Ordered that the order is modified, on the law, by deleting the provision thereof granting that branch of the cross motion of the bankruptcy trustee which was for leave to be substituted for the plaintiff Richard Pinto and substituting therefor a provision denying that branch of the cross motion; as so modified, the order is affirmed insofar as appealed from, with one bill of costs payable to the defendant.

During a deposition of the plaintiff Richard Pinto in the instant action it was discovered that he had filed a bankruptcy petition in a separate bankruptcy proceeding but failed to disclose in the petition’s schedule of assets the pendency of this action. Accordingly, the plaintiff Richard Pinto lacked the capacity to commence this action against the defendant, as his causes of action vested in the bankruptcy trustee (see, Weitz v Lewin, 251 AD2d 402; Hart Sys. v Arvee Sys., 244 AD2d 527; Quiros v Polow, 135 AD2d 697, 699). In light of the defect based on a lack of capacity to sue, the trustee, who re-opened the bankruptcy proceeding, could not be substituted for Richard Pinto in this action (see, Reynolds v Blue Cross, 210 AD2d 619; Matter of C&M Plastics [Collins], 168 AD2d 160, 162). Instead, the trustee must commence a new action in a representative capacity on behalf of Richard Pinto’s bankruptcy estate and, in doing so, he will receive the benefit of the 6-month extension embodied in CPLR 205 (see, Carrick v Central Gen. Hosp., 51 NY2d 242, 252; George v Mt. Sinai Hosp., 47 NY2d 170, 179; Goldberg v Littauer Hosp. Assn., 160 Misc 2d 571).

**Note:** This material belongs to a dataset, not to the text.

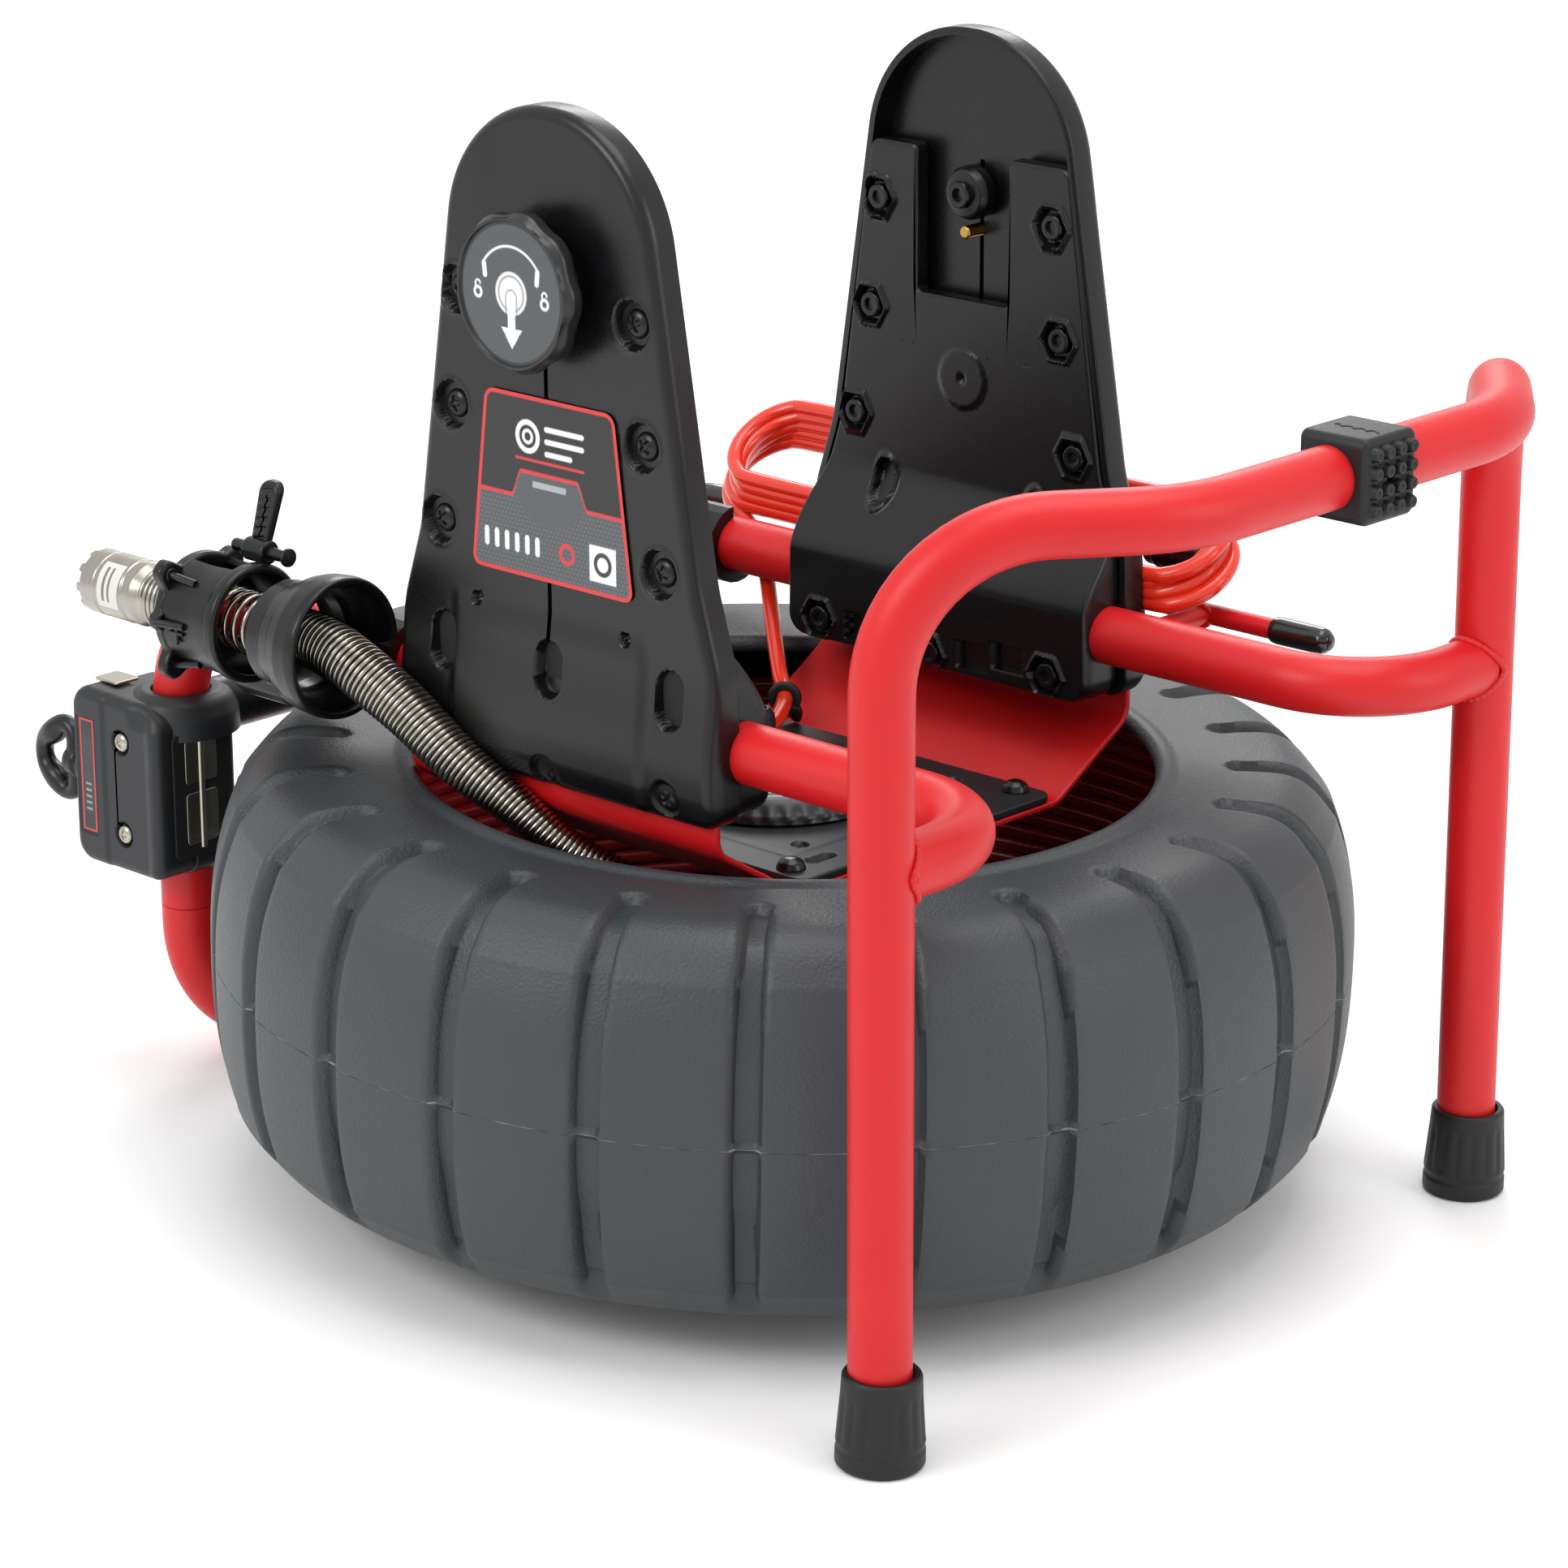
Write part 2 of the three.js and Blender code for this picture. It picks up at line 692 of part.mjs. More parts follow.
const strapPinRadius = 2.4;
{
  const band = [
    [clipBore, -clipHalf],
    [clipRadius, -clipHalf],
    [clipRadius, clipHalf],
    [clipBore, clipHalf],
  ];
  const ring = ringAlongX(band, clipX, guideZ, 32);
  const saddleLow = [clipX - 20, -railY - tubeRadius - 9, railZ - 27];
  const saddle = toSolid(box(saddleLow, [clipX + 12, -railY + tubeRadius + 4, railZ + 5]));
  const ear = toSolid(box([clipX - 5, strapPinY - 5, guideZ + 17], [clipX, strapPinY + 4, strapPinZ + 5]));
  const pinHole = alongX(rod(strapPinRadius + clearance, -20, 20, 12));
  pinHole.translate(clipX, strapPinY, strapPinZ);
  const railHole = alongX(rod(tubeRadius + clearance, clipX - 40, clipX + 40, tubeSides * 2));
  railHole.translate(0, -railY, railZ);
  const mouth = toSolid(box([clipX - 40, -railY - 2, railZ], [clipX + 40, -railY + 30, railZ + 20]));
  const throat = alongX(rod(clipBore, -30, 30, 32));
  throat.translate(clipX, guideY, guideZ);
  const solid = join(ring, saddle, ear);
  place(
    frameGroup,
    "camera_clip",
    toGeometry(cut(solid, toSolid(throat), toSolid(pinHole), toSolid(railHole), mouth)),
    blackPlastic(),
  );
}
{
  const pin = alongX(rod(strapPinRadius, clipX - 7, clipX + 24, 12));
  pin.translate(0, strapPinY, strapPinZ);
  place(frameGroup, "clip_strap_pin", pin, blackPlastic());
}
{
  const strapX = clipX + 7;
  const half = 5.5;
  const lean = 7;
  const outline = new THREE.Shape();
  outline.moveTo(strapX - half, 0);
  outline.lineTo(strapX + half, 0);
  outline.lineTo(strapX + half + lean, 22);
  outline.lineTo(strapX - half + lean, 22);
  const tab = toSolid(slabXZ(outline, -2, 2));
  const boss = toSolid(alongX(rod(strapPinRadius + 2.4, strapX - half, strapX + half, 16)));
  const eye = toSolid(alongX(rod(strapPinRadius + clearance, strapX - 12, strapX + 12, 12)));
  const strap = place(frameGroup, "clip_strap", toGeometry(cut(join(tab, boss), eye)), rubber());
  strap.position.set(0, strapPinY, strapPinZ);
}

// ---- camera head, its flexible spring and the long tapered spring ----
const headX = -229.5;
const springStartX = funnelX - 17.6;
const springSpots = [
  [springStartX, guideY, guideZ],
  [funnelX + 5, guideY, guideZ - 0.5],
  [-84, -135.5, 210],
  [-61.5, -132, 198],
  [-38.5, -128.8, 183],
  [-17.5, -122.8, 170],
  [3, -115.7, 156.2],
  [21.5, -105.5, 146.5],
];
const headProfile = [
  [0, 0],
  [headRadius - 1, 0],
  [headRadius, 1.5],
  [headRadius, headLength - 2],
  [headRadius - 1, headLength],
  [0, headLength],
];
{
  const head = alongX(turned(headProfile, 28));
  head.translate(headX, guideY, guideZ);
  place(frameGroup, "camera_head", head, steel());
}
{
  const wire = alongX(rod(headSpringRadius, headX + headLength + clearance, springStartX - clearance, 20));
  wire.translate(0, guideY, guideZ);
  place(frameGroup, "camera_spring", wire, steel());
}

// The long spring narrows evenly from its wide end to its tail.
function taperedSweep(points, steps, startRadius, endRadius, sides) {
  const stations = smoothStations(points, steps);
  const geometry = sweep(stations, 1, sides);
  const position = geometry.getAttribute("position");
  const vertex = new THREE.Vector3();
  for (let index = 0; index < position.count; index += 1) {
    vertex.fromBufferAttribute(position, index);
    let nearest = 0;
    let best = Infinity;
    stations.forEach(({ point }, step) => {
      const gap = Math.abs(point.distanceTo(vertex) - 1);
      if (gap < best) {
        best = gap;
        nearest = step;
      }
    });
    const radius = startRadius + ((endRadius - startRadius) * nearest) / steps;
    vertex.sub(stations[nearest].point).multiplyScalar(radius).add(stations[nearest].point);
    position.setXYZ(index, vertex.x, vertex.y, vertex.z);
  }
  return geometry;
}
place(frameGroup, "push_spring", taperedSweep(springSpots, 18, springRadius, springTailRadius, 14), steel());

// ---- sensor housing clamped to the near front upright ----
const sensorZ0 = 92;
const sensorZ1 = 163;
const sensorSplitY = -108;
const sensorX = -239.5;
const sensorHalfX = 26.5;
const uprightBore = () => {
  const bore = rod(tubeRadius + 0.6, 60, 190, tubeSides * 2);
  bore.translate(frontX, -railY, 0);
  return toSolid(bore);
};
{
  const front = slabXY(roundedRect(sensorHalfX, 9, 6), sensorZ0, sensorZ1, 5);
  front.translate(sensorX, sensorSplitY - 9, 0);
  place(frameGroup, "sensor_front_shell", toGeometry(cut(toSolid(front), uprightBore())), greyPlastic());
  const rear = slabXY(roundedRect(sensorHalfX, 11.5, 6), sensorZ0, sensorZ1, 5);
  rear.translate(sensorX, sensorSplitY + clearance + 11.5, 0);
  place(frameGroup, "sensor_rear_shell", toGeometry(cut(toSolid(rear), uprightBore())), greyPlastic());
}
const sensorKnobX = sensorX - sensorHalfX - clearance;
const sensorKnobY = -117;
const sensorKnobZ = 129;
const handleZ = 154;
{
  const loop = new THREE.Shape();
  loop.absarc(0, 0, 15, 0, 2 * Math.PI, false);
  const eye = new THREE.Path();
  eye.absarc(0, 0, 8, 0, 2 * Math.PI, true);
  loop.holes.push(eye);
  const plate = slabXZ(loop, -3.5, 3.5, 10);
  plate.scale(1, 1, 1.25);
  plate.translate(sensorKnobX - 18, sensorKnobY, sensorKnobZ);
  const stem = alongX(rod(8, sensorKnobX - 9, sensorKnobX, 18));
  stem.translate(0, sensorKnobY, sensorKnobZ);
  place(frameGroup, "sensor_clamp_knob", toGeometry(join(toSolid(plate), toSolid(stem))), greyPlastic());
}

// ---- black-sleeved handle bar between the front uprights ----
{
  const bar = alongY(rod(tubeRadius, sensorSplitY + clearance + 23.4, railY - tubeRadius + 4, tubeSides));
  bar.translate(frontX, 0, handleZ);
  const post = rod(tubeRadius + clearance, 60, 190, tubeSides * 2);
  post.translate(frontX, railY, 0);
  place(frameGroup, "front_handle_bar", toGeometry(cut(toSolid(bar), toSolid(post))), rubber());
}

// ---- cable wrap: a rod on two posts behind the far rail ----
{
  const bar = alongX(rod(rodRadius, rodShift - rodHalfSpan, rodShift + rodHalfSpan, 14));
  bar.translate(0, rodY, rodZ);
  let wrap = toSolid(bar);
  for (const x of postX) {
    const post = alongY(rod(rodRadius, railY + tubeRadius + clearance, rodY, 14));
    post.translate(x, 0, rodZ);
    wrap = join(wrap, toSolid(post));
  }
  place(frameGroup, "cable_wrap_rod", toGeometry(wrap), redPaint());
  for (const [side, name] of [[-1, "rod_cap_front"], [1, "rod_cap_rear"]]) {
    const mouth = -capLength + 8.5;
    const profile = [
      [0, clearance],
      [rodRadius + clearance, clearance],
      [rodRadius + clearance, mouth],
      [capRadius, mouth],
      [capRadius, 2],
      [capRadius - 1.5, 3.5],
      [0, 3.5],
    ];
    const cap = alongX(turned(profile, 16));
    if (side < 0) cap.rotateZ(Math.PI);
    cap.translate(rodShift + side * rodHalfSpan, rodY, rodZ);
    place(frameGroup, name, cap, rubber());
  }
}

// ---- system cable: a hank laid on the wrap, its strand and its plug ----
const hankX = [-160, 99];
const hankY = [armOuterY + 1.5, armOuterY + 19.5];
const hankZ = [rodZ + rodRadius + 0.6, 233];
{
  const end = (hankZ[1] - hankZ[0]) / 2;
  const outline = roundedRect((hankX[1] - hankX[0]) / 2, end, end);
  const hank = slabXZ(outline, hankY[0], hankY[1], 8);
  hank.translate((hankX[0] + hankX[1]) / 2, 0, (hankZ[0] + hankZ[1]) / 2);
  place(frameGroup, "system_cable_hank", hank, cableRed());
}
const strandPoints = [
  [-128, 129, hankZ[0] - clearance],
  [-128, 129, 204],
  [-122, 125, 195],
  [-112, 116, 187.5],
  [-105, 102, 185],
  [-92, 90, 178],
  [-76, 78, 164],
  [-54, 62, 157],
  [-34, 36, 160],
  [-22, 18, 164],
  [-14, 5, 165.5],
];
place(frameGroup, "system_cable", cordTube(strandPoints, 24, systemCableDiameter, 10), cableRed());
{
  const block = toSolid(box([-60, 60, plateZ + plateThickness + clearance], [-50, 70, 164]));
  const bore = toSolid(cordTube(strandPoints, 24, systemCableDiameter + 2 * clearance, 10));
  place(frameGroup, "system_cable_clip", toGeometry(cut(block, bore)), blackPlastic());
}
{
  const profile = [
    [0, 0],
    [8.5, 0],
    [8.5, 5],
    [7.2, 8],
    [9, 12],
    [9, 37],
    [7, 37],
    [7, 24],
    [0, 24],
  ];
  const plug = alongX(turned(profile, 20));
  plug.translate(54, hankY[1] + clearance + 9, 227.5);
  place(frameGroup, "system_cable_plug", plug, blackPlastic());
}

// ---- drum, level about its own axis ----
const sideSteps = 5;
const sideSplit = clearance / 2;
const sidePower = 2.5;

// Distance from the axis at a height: full at the middle, drawn in towards the shoulder.
const sideLine = (endZ, draw, inset) =>
  Array.from({ length: sideSteps + 1 }, (_, index) => {
    const along = index / sideSteps;
    const startZ = drumMidZ + Math.sign(endZ - drumMidZ) * sideSplit;
    const z = startZ + (endZ - startZ) * along;
    return [drumRadius - inset - draw * along ** sidePower, z];
  });

{
  const outer = sideLine(shoulderZ, sideDraw, 0);
  const inner = sideLine(shoulderZ - drumWall, sideDraw, drumWall).reverse();
  const profile = [
    ...outer,
    [190, drumTopZ - 0.6],
    [178, drumTopZ],
    [160, drumTopZ - 0.6],
    [lipRadius + beadRadius, drumTopZ - 1],
    [lipRadius, drumTopZ - 1 - beadRadius],
    [lipRadius + 1, drumTopZ - 1 - 2 * beadRadius],
    [lipRadius + 2 * beadRadius, drumTopZ - 1 - 2 * beadRadius],
    [160, drumTopZ - drumWall - 0.6],
    [188, drumTopZ - drumWall - 0.6],
    ...inner,
  ];
  place(drumGroup, "drum_upper_shell", turnedRing(profile, 44), drumGrey());
}
const bearingOuter = axleRadius + clearance + bearingWall;
const seatRadius = bearingOuter + clearance;
const floorTop = drumBottomZ + drumWall;
{
  const outer = sideLine(drumBottomZ + 3, bottomDraw, 0).reverse();
  const inner = sideLine(floorTop + 3, bottomDraw, drumWall);
  const profile = [
    [seatRadius, drumBottomZ],
    [drumRadius - bottomDraw - 6, drumBottomZ],
    ...outer,
    ...inner,
    [drumRadius - bottomDraw - drumWall - 6, floorTop],
    [seatRadius, floorTop],
  ];
  place(drumGroup, "drum_lower_shell", turnedRing(profile, 44), drumGrey());
}

// The hub stands on the floor and holds a bearing at each end.
const hubFoot = floorTop + clearance;
const hubTop = 126;
const hubBore = axleRadius + 3;
const hubWall = seatRadius + 5;
const lowerBearingZ = drumBottomZ + clearance;
const upperBearingZ = hubTop - bearingHeight - clearance;
{
  const profile = [
    [seatRadius, hubFoot],
    [60, hubFoot],
    [60, hubFoot + 4],
    [hubWall + 8, hubFoot + 9],
    [hubWall, hubFoot + 22],
    [hubWall, hubTop],
    [seatRadius, hubTop],
    [seatRadius, upperBearingZ - clearance],
    [hubBore, upperBearingZ - clearance],
    [hubBore, lowerBearingZ + bearingHeight + clearance],
    [seatRadius, lowerBearingZ + bearingHeight + clearance],
  ];
  place(drumGroup, "drum_hub", turnedRing(profile, 32), greyPlastic());
}
for (const [z, name] of [[lowerBearingZ, "lower_hub_bearing"], [upperBearingZ, "upper_hub_bearing"]]) {
  const profile = [
    [axleRadius + clearance, z],
    [bearingOuter, z],
    [bearingOuter, z + bearingHeight],
    [axleRadius + clearance, z + bearingHeight],
  ];
  place(drumGroup, name, turnedRing(profile, 28), steel());
}
const nutHeight = 9;
const nutTop = drumBottomZ - clearance;
const axleTop = 141.4;
{
  const collarZ = upperBearingZ + bearingHeight + clearance;
  const profile = [
    [0, nutTop - nutHeight - 2],
    [axleRadius - 1, nutTop - nutHeight - 2],
    [axleRadius, nutTop - nutHeight - 1],
    [axleRadius, collarZ],
    [axleRadius + 3, collarZ],
    [axleRadius + 3, axleTop - 5],
    [axleRadius + 10, axleTop - 5],
    [axleRadius + 10, axleTop],
    [0, axleTop],
  ];
  place(drumGroup, "hub_axle", turned(profile, 28), steel());
}
{
  const nut = toSolid(rod(19, nutTop - nutHeight, nutTop, 6));
  const thread = toSolid(rod(axleRadius + clearance, nutTop - nutHeight - 5, nutTop + 5, 28));
  place(drumGroup, "axle_nut", toGeometry(cut(nut, thread)), steel());
}

// ---- push cable wound against the side wall ----
const coilInner = coilOuter - coilLayers * (pushCableDiameter + 0.5);
const coilTop = coilFloorZ + coilTurnsHigh * pushCableDiameter;
{
  const profile = [
    [coilInner, coilFloorZ],
    [coilOuter - 8, coilFloorZ],
    [coilOuter, coilFloorZ + 14],
    [coilOuter, coilTop - 14],
    [coilOuter - 4, coilTop],
    [coilInner, coilTop],
  ];
  place(drumGroup, "push_cable_coil", turnedRing(profile, 44), cableMaroon());
}

export default machine;
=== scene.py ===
import math

import bmesh
import bpy
import numpy as np
from mathutils import Matrix, Vector


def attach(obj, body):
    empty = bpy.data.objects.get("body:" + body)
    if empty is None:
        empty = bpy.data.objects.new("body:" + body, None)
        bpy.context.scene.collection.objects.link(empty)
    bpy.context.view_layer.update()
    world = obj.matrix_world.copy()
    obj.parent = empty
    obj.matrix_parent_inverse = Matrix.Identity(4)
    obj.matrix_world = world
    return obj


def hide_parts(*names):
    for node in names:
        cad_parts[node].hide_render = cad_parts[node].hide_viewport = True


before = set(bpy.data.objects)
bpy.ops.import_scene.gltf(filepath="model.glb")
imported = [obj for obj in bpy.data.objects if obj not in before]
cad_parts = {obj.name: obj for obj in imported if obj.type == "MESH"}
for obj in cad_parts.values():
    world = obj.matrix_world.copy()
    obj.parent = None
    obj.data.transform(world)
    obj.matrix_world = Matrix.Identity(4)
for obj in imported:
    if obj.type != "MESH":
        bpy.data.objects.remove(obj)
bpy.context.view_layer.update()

millimetre = 0.001
rakeAngle = math.radians(1.8)


# Shapes: everything below works in millimetres, x forward-back, y across, z up.


def raked(points):
    p = np.asarray(points, float)
    c, s = math.cos(rakeAngle), math.sin(rakeAngle)
    return np.stack([p[..., 0] * c - p[..., 2] * s, p[..., 1], p[..., 0] * s + p[..., 2] * c], -1)


def unit(v):
    return v / np.maximum(np.linalg.norm(v, axis=-1, keepdims=True), 1e-12)


def smoothStep(low, high, x):
    t = np.clip((x - low) / (high - low), 0, 1)
    return t * t * (3 - 2 * t)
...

The Supreme Court properly denied that branch of the defendant’s motion which was for summary judgment dismissing the derivative action for loss of consortium asserted by the plaintiff Carol Pinto, who was not a party to the bankruptcy proceeding (see, Buckley v National Frgt., 220 AD2d 155, affd 90 NY2d 210, 215-216, 218; Champagne v State Farm Mut. Auto. Ins. Co., 185 AD2d 835, 837). Upon the recommencement of a new action by the bankruptcy trustee, the derivative action by Carol Pinto can be joined with the trustee’s action (see, Buckley v National Frgt., supra). O’Brien, J. P., Ritter, Joy, Altman and Smith, JJ., concur.